Ряд аналитиков не исключает, что в ближайшей перспективе реформы могут способствовать снятию накопившегося напряжения между отдельными этническими группами, которые будут соперничать уже не публично, а в коридорах Кремля. При этом они признают, что ручное управление приведет к еще большей коррупции и бюрократии. Создается устойчивое мнение, что Москва в обмен на полную лояльность правящих элит предлагает им игру в «малый советский застой» — хватит мучаться ответственностью перед избирателями, ограничьтесь преданностью вышестоящему начальству. Подобное предложение крайне привлекательно для многих, поскольку выборы в России, и в особенности на Кавказе, давно превратились в фикцию. О готовности части местной элиты к подобному развитию событий свидетельствует, например, интервью спикера североосетинского парламента Таймураза Мамсурова. По его мнению, «мы должны дать людям самое главное — спокойно жить и работать и не бояться при этом наступления завтрашнего дня. Если кому-то кажется, что высший писк демократии заключается всего лишь в том, что народ стремится бродить с бюллетенями и совать их в урны по поводу и без повода, то он ошибается. Народ уже давно ждет энергичных действий власти. Так пусть она энергично и действует».
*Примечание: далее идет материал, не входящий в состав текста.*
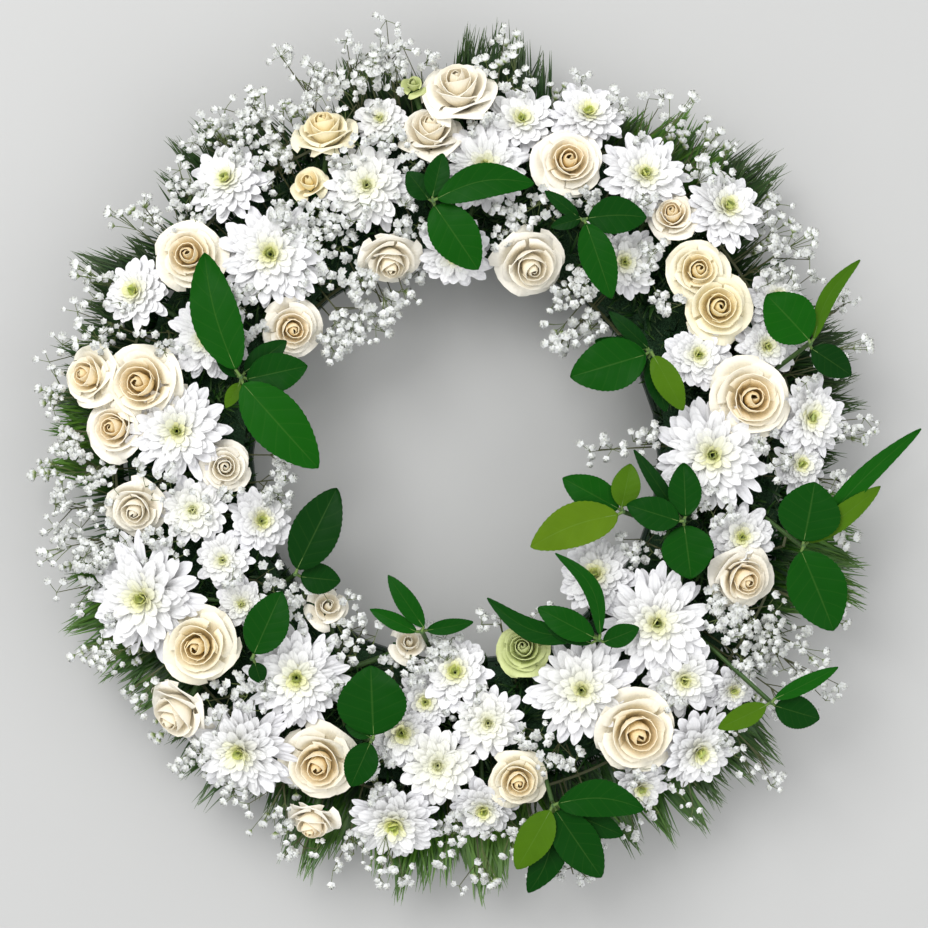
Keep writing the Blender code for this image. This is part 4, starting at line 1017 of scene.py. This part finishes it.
def shell(grid, thick):
    """Closed shell of even thickness about a grid of points, with its marks' row and column shares."""
    rows, columns = grid.shape[:2]
    down = np.gradient(grid, axis=0)
    over = np.gradient(grid, axis=1)
    normal = np.cross(down, over)
    normal /= np.maximum(np.linalg.norm(normal, axis=2, keepdims=True), 1e-12)
    points = np.concatenate(((grid + normal * thick * 0.5).reshape(-1, 3),
                             (grid - normal * thick * 0.5).reshape(-1, 3)))
    lower = rows * columns
    faces = []
    for i in range(rows - 1):
        for j in range(columns - 1):
            a = i * columns + j
            faces.append((a, a + columns, a + columns + 1, a + 1))
            faces.append((lower + a, lower + a + 1, lower + a + columns + 1, lower + a + columns))
    rim = list(range(columns))
    rim += [i * columns + columns - 1 for i in range(1, rows)]
    rim += [(rows - 1) * columns + j for j in range(columns - 2, -1, -1)]
    rim += [i * columns for i in range(rows - 2, 0, -1)]
    for k in range(len(rim)):
        a, b = rim[k], rim[(k + 1) % len(rim)]
        faces.append((a, b, lower + b, lower + a))
    u, v = np.meshgrid(np.linspace(0.0, 1.0, rows), np.linspace(-1.0, 1.0, columns), indexing="ij")
    return points, faces, np.tile(u.ravel(), 2), np.tile(v.ravel(), 2)


def sheet_shares(rows, columns):
    """Shares along a sheet, 0 to 1 down its rows, and across it, -1 to 1 over its columns."""
    return np.linspace(0.0, 1.0, rows)[:, None], np.linspace(-1.0, 1.0, columns)[None, :]


def rose_petal(rim_r, turn, openness, rng, rows, columns):
    """Curved sheet of one petal of a rose of radius 1: cupped, then rolled out at its rim."""
    share = petal_share(rim_r)
    u, v = sheet_shares(rows, columns)
    rim_r = rim_r * rng.uniform(0.96, 1.04) + 0.06 * openness * math.sin(math.pi * share)
    rim_z = 0.72 - 0.30 * share - 0.30 * share ** 2.2 + rng.uniform(-0.03, 0.03)
    base_r = 0.05 + 0.05 * share
    base_z = -0.50
    mid_r = base_r + (rim_r - base_r) * (0.98 - 0.30 * share) + 0.24 * (1.0 - share) ** 1.5
    mid_z = base_z + (rim_z - base_z) * (0.38 + 0.34 * (1.0 - share)) + 0.10 * share
    half = math.radians(112.0 - 58.0 * share ** 0.6) * rng.uniform(0.92, 1.08)
    point = 2.6 - 0.9 * share
    reach = (1.0 - (0.16 + 0.14 * share) * np.abs(v) ** point) * u
    back = 1.0 - reach
    r = back * back * base_r + 2.0 * reach * back * mid_r + reach * reach * rim_r
    z = back * back * base_z + 2.0 * reach * back * mid_z + reach * reach * rim_z
    edge = np.clip((u - 0.66) / 0.34, 0.0, 1.0) ** 2
    side_roll = 0.35 + 0.95 * np.clip(np.abs(v) * 1.3, 0.0, 1.0) ** 1.5
    roll = (0.015 + 0.13 * share) * side_roll * edge * rng.uniform(0.7, 1.4)
    r = r + roll * 0.8
    z = z - roll * (0.45 + 0.85 * share) * edge
    wave = rng.uniform(0.0, ANY_TURN)
    ripple = 0.020 * share * np.sin(v * 3.5 + wave) * u * u + 0.008 * np.sin(v * 8.0 + wave * 2.0) * edge
    r = r + ripple
    z = z + 0.9 * ripple
    wrap = half * (0.36 + 0.64 * np.sin(np.pi * 0.5 * np.clip(u * 1.3, 0.0, 1.0)))
    angle = turn + v * wrap
    r = r + (0.028 + 0.03 * share) * v * u
    return np.stack((r * np.cos(angle), r * np.sin(angle), z + 0.0 * v), axis=2)


def sepal(angle):
    """Curved sheet of one sepal under a rose of radius 1."""
    u, v = sheet_shares(6, 3)
    out = 0.14 + 0.62 * u ** 0.8
    height = -0.56 + 0.30 * u + 0.06 * v ** 2
    wide = 0.15 * (1.0 - u ** 2.2) + 0.01
    x = out * math.cos(angle) - v * wide * math.sin(angle)
    y = out * math.sin(angle) + v * wide * math.cos(angle)
    return np.stack((x, y, height), axis=2)


def green_cup():
    """Closed cup of four rings of ten points under a rose of radius 1."""
    rings = ((0.05, -0.66), (0.17, -0.60), (0.20, -0.50), (0.13, -0.42))
    points = [around(math.pi * k / 5.0, reach, height) for reach, height in rings for k in range(10)]
    faces = [(10 * i + k, 10 * i + (k + 1) % 10, 10 * i + 10 + (k + 1) % 10, 10 * i + 10 + k)
             for i in range(3) for k in range(10)]
    faces += [tuple(range(9, -1, -1)), tuple(range(30, 40))]
    return np.array(points), faces


def rose_head(batch, matrix, radius, rims, openness, tint, rng):
    """Petals, sepals and cup of one rose."""
    for k, rim in enumerate(rims):
        share = petal_share(rim)
        count = 7 if share < 0.35 else 9
        turn = k * GOLDEN_TURN + rng.uniform(-0.25, 0.25)
        grid = rose_petal(rim, turn, openness, rng, count, count)
        thick = (0.34 + 0.2 * share) * MM / radius
        batch.add_sheet(grid, thick, ROSE, matrix, share=share, tint=tint)
    for k in range(5):
        batch.add_sheet(sepal(FULL_TURN * k / 5.0 + 0.3), 0.6 * MM / radius, LEAF, matrix, tint=0.6)
    points, faces = green_cup()
    batch.add(moved(points, matrix), faces, GREEN_STEM, tint=0.3)


def build_roses():
    rng = random.Random(23)
    for name, rows in ROSES.items():
        node = "rose_" + name
        batch = Batch()
        feet = []
        for across, down, size, lift, openness, tint, *nod in rows:
            centre, axis, radius, foot = head_frame(across, down, size, lift, ROSE_HEIGHT, ROSE_FOOT, nod)
            matrix = turned(centre, axis, rng.uniform(0.0, ANY_TURN), radius)
            rims = ROSE_RIMS if size > SMALL_ROSE else ROSE_RIMS[::2]
            if size <= ROSE_BUD:
                rims = ROSE_RIMS[1::3]
            rose_head(batch, matrix, radius, rims, openness, tint, rng)
            feet.append((foot, axis, radius))
        batch.add_tubes(bloom_stems(node, feet, ROSE_STEM), 8, GREEN_STEM)
        piece = batch.build("roses_" + name)
        hand_over(piece, "rose_petal", node)


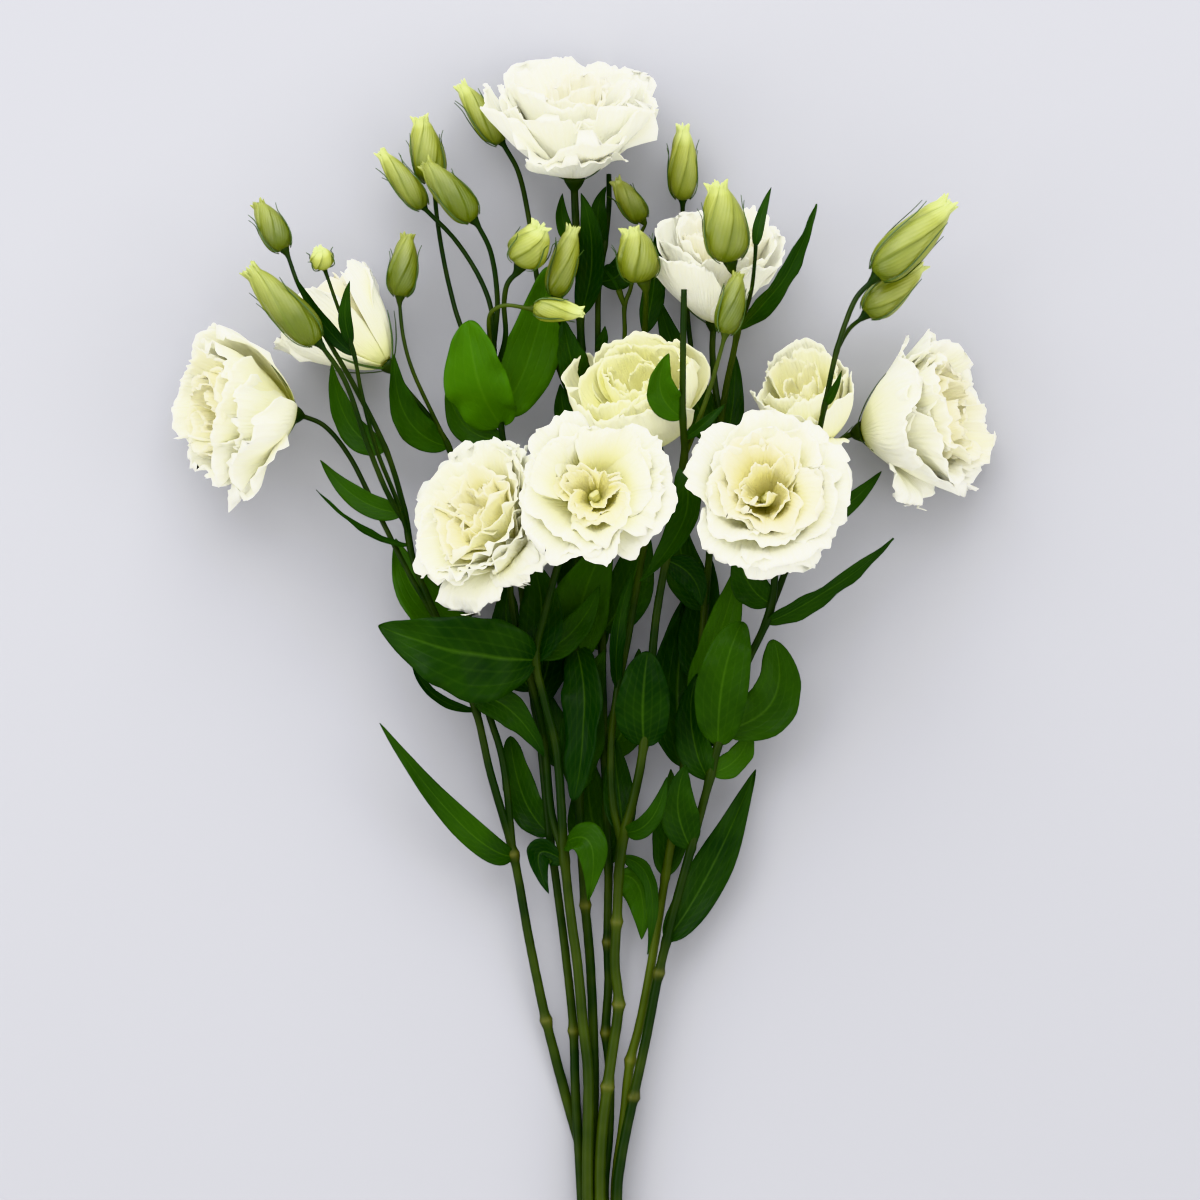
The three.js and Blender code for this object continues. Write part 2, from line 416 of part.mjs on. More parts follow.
// One sepal: a three-sided spike out of a triangle in the cup's side. The spine lists radius, height and width
// along it, from above the cup to the tip; no two sepals of a calyx are quite alike.
function sepal(verts, tris, root, calyx, f, k) {
  const turn = (2 * Math.PI * (k + PHASE)) / SIDES;
  let ring = root;
  calyx.spine.forEach(([r, h, width], i) => {
    const start = verts.length;
    if (!width) {
      const [flare, reach] = [1 + 0.12 * Math.sin(5 * k + calyx.r), 1 + 0.1 * Math.cos(3 * k)];
      verts.push(around(calyx.seat, f, turn, r * flare, h * reach));
      for (let m = 0; m < 3; m++) tris.push(ring[(m + 1) % 3], ring[m], start);
      return;
    }
    const [dr, dh] = [calyx.spine[i + 1][0] - r, calyx.spine[i + 1][1] - h];
    const size = Math.hypot(dr, dh);
    const across = width / 2 / r;
    verts.push(around(calyx.seat, f, turn - across, r, h), around(calyx.seat, f, turn + across, r, h));
    verts.push(around(calyx.seat, f, turn, r + (SEPAL_THICK * dh) / size, h - (SEPAL_THICK * dr) / size));
    for (let m = 0; m < 3; m++) {
      const n = (m + 1) % 3;
      tris.push(ring[n], ring[m], start + m, ring[n], start + m, start + n);
    }
    ring = [start, start + 1, start + 2];
  });
}

// Point, radius and direction on a shoot, a given distance up the bunch.
function along(found, y) {
  let k = found.findIndex((s, i) => i > 0 && (s.p.y - y) * (found[i - 1].p.y - y) <= 0);
  if (k < 1) k = found.length - 1;
  const [a, b] = [found[k - 1], found[k]];
  const t = Math.min(Math.max((y - a.p.y) / (b.p.y - a.p.y || 1), 0), 1);
  return { p: a.p.clone().lerp(b.p, t), r: lerp(a.r, b.r, t), dir: b.p.clone().sub(a.p).normalize() };
}

// ---------------------------------------------------------------------------------------------
// Leaf: a blade on a bent midrib, folded up a little along it, its edges waved. The narrowest ones
// beside the flower stalks are three-sided slivers.
function leaf(base, bend, tip, width, roll) {
  const rib = new THREE.QuadraticBezierCurve3(base, bend, tip);
  const across = (s) => {
    const dir = rib.getTangent(s);
    const side = dir.clone().cross(V(0, 0, 1)).normalize().applyAxisAngle(dir, rad(roll));
    return { p: rib.getPoint(s), side, up: side.clone().cross(dir) };
  };
  if (width <= SLIVER_TO) {
    return skin(LEAF_SLIVER.map(([s, w]) => {
      const { p, side, up } = across(s);
      const half = (w * width) / 2;
      if (!half) return [p];
      return [[-1, 0], [1, 0], [0, 1]].map(([u, v]) => p.clone().addScaledVector(side, u * half)
        .addScaledVector(up, v * (SLIVER_RIB[0] + SLIVER_RIB[1] * half)));
    }));
  }
  const medium = width < MEDIUM_FROM ? LEAF_NARROW : LEAF_MEDIUM;
  const shape = width < WIDE_FROM ? medium : LEAF_WIDE;
  return blade(shape.map(([s, w], i) => {
    const { p, side, up } = across(s);
    const half = (w * width) / 2;
    const wave = i && i < shape.length - 1 ? LEAF_WAVE * width * (i % 2 ? 1 : -1) : 0;
    return [-1, 0, 1].map((u) => p.clone().addScaledVector(side, u * half)
      .addScaledVector(up, Math.abs(u) * LEAF_FOLD * half + u * wave));
  }), LEAF_THICK);
}

// ---------------------------------------------------------------------------------------------
// Flowers are made upright about their own axis, foot at the origin, and then turned into place.
const around = (c, f, turn, r, h) => c.clone().addScaledVector(f.x, r * Math.cos(turn))
  .addScaledVector(f.y, r * Math.sin(turn)).addScaledVector(f.n, h);
const UPRIGHT = { x: V(1, 0, 0), y: V(0, 1, 0), n: V(0, 0, 1) };
const onAxis = (turn, r, h) => around(V(0, 0, 0), UPRIGHT, turn, r, h);
function place(made, seat, axis, spin) {
  const x = V(0, 0, 1).cross(axis);
  if (x.length() < 0.2) x.set(1, 0, 0).addScaledVector(axis, -axis.x);
  x.normalize().applyAxisAngle(axis, rad(spin));
  const foot = seat.clone().addScaledVector(axis, SEAT_GAP);
  const turned = new THREE.Matrix4().makeBasis(x, axis.clone().cross(x), axis);
  return made.transform(turned.setPosition(foot).elements);
}

// Petal: a blade on a cup-shaped profile of (radius, height) pairs. One edge lies over its neighbour and the
// other under it, and all of them share one wave round the rim, so that they overlap without crossing.
function petal(turn, half, profile) {
  const last = profile.length - 1;
  const R = profile[last][0];
  const grid = profile.map((_, i) => Array.from({ length: PETAL_COLS }, (_, j) => {
    const u = (2 * j) / (PETAL_COLS - 1) - 1;
    const v = i * (1 - SHORT_EDGE * u * u);
    const k = Math.min(Math.floor(v), last - 1);
    const [r, h] = [0, 1].map((n) => lerp(profile[k][n], profile[k + 1][n], v - k));
    const before = profile[Math.max(i - 1, 0)];
    const after = profile[Math.min(i + 1, last)];
    const [dr, dh] = [after[0] - before[0], after[1] - before[1]];
    const size = Math.hypot(dr, dh);
    const spread = turn + u * half * (i === last ? RIM_TAPER : 1);
    const lift = i && R * (u * WRAP + (RUFFLE * i * Math.sin(RUFFLES * spread)) / last);
    return onAxis(spread, r + (lift * dh) / size, h - (lift * dr) / size);
  }));
  return blade(grid, PETAL_THICK);
}

// Double bloom: three whorls of petals rise out of the flat top of a short solid tube, whose foot sits on
// the calyx. Each whorl: how many petals, their half angle, the first one's place, the profile.
function bloom(R, depth, open) {
  const scaled = (profile) => profile.map(([r, h]) => [r * R, h * depth]);
  const outer = OUTER.map(([r, h]) => [r, r < 1 ? h : h - DROOP * open]);
  const whorls = [[5, 47, 0, outer], [3, 58, 0.5, MIDDLE], [2, 86, 0.2, INNER]];
  const foot = skin(scaled(TUBE).map(([r, h]) =>
    Array.from({ length: 5 }, (_, k) => onAxis((2 * k * Math.PI) / 5, r, h))));
  const petals = whorls.flatMap(([count, half, first, profile]) => Array.from({ length: count }, (_, k) =>
    petal(first + (k * 2 * Math.PI) / count, rad(half), scaled(profile))));
  return Manifold.union([foot, ...petals]).simplify(SLIVERS);
}

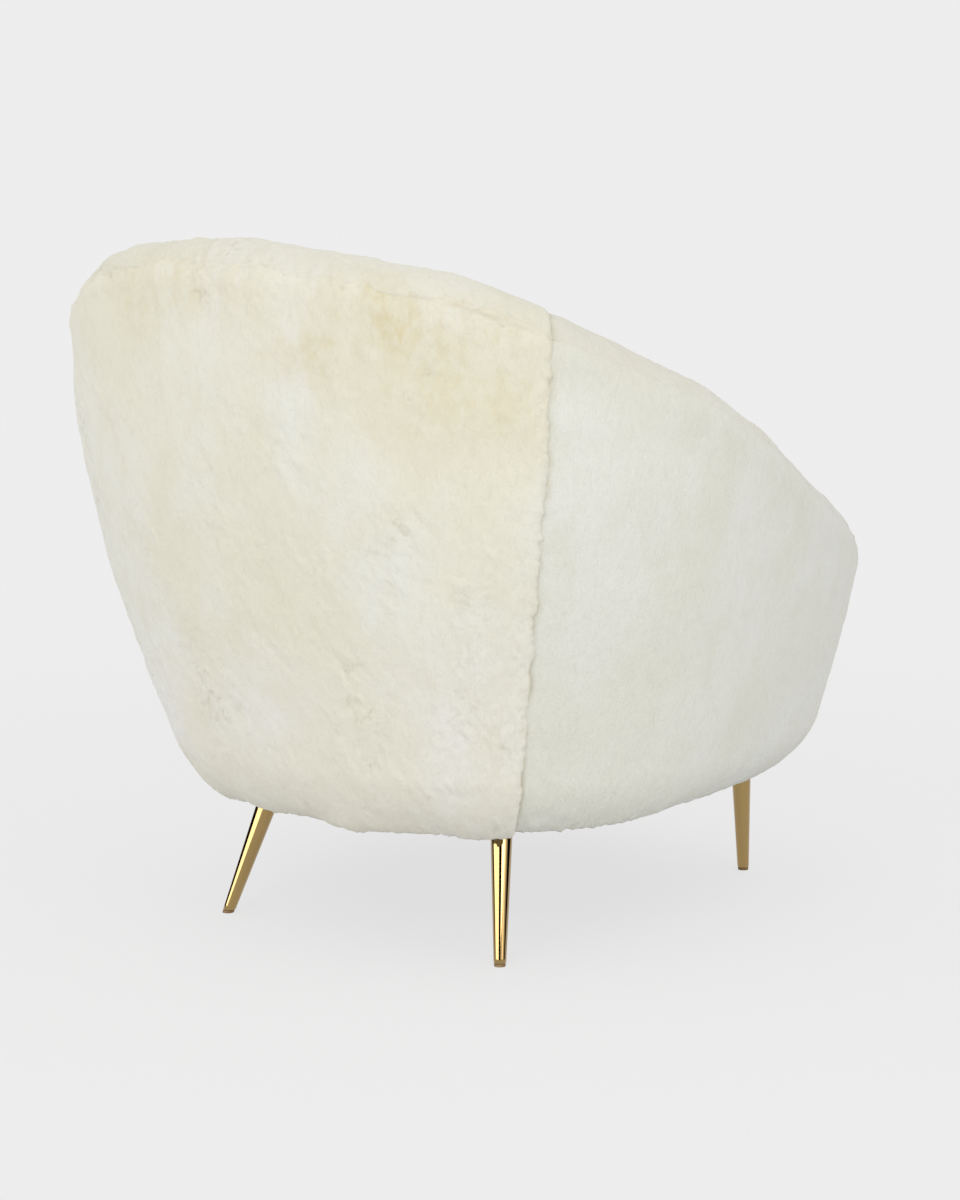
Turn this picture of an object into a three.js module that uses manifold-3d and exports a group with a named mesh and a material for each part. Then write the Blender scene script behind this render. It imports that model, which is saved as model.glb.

Но вот что вызывает сомнения. Если присмотреться к нынешним северокавказским лидерам, становится очевидным, что все они как один — креатура Москвы. Любому на Северном Кавказе ясно, что в Дагестане Магомедов, Дзасохов в Северной Осетии, Зязиков в Ингушетии, Кадыров и Алханов в Чечне — люди, де-факто поставленные Кремлем. Все, что порождал Северный Кавказ самостоятельно, рано или поздно оказывалось антимосковским или воспринималось Кремлем с недоверием. Все руководители силовых структур не только де-факто, но и де-юре назначаются Москвой. То есть и без всяких реформ Москва как бы имеет полный контроль над регионом. Казалось бы, чего еще не хватает?
Совсем недавно прошли выборы в Чечне, были затрачены немалые усилия, чтобы убедить мировую общественность в их легитимности. И вот по прошествии двух недель отменой самой идеи региональных выборов Кремль перечеркивает всю свою официальную концепцию урегулирования чеченской проблемы и в целом свою северокавказскую политику.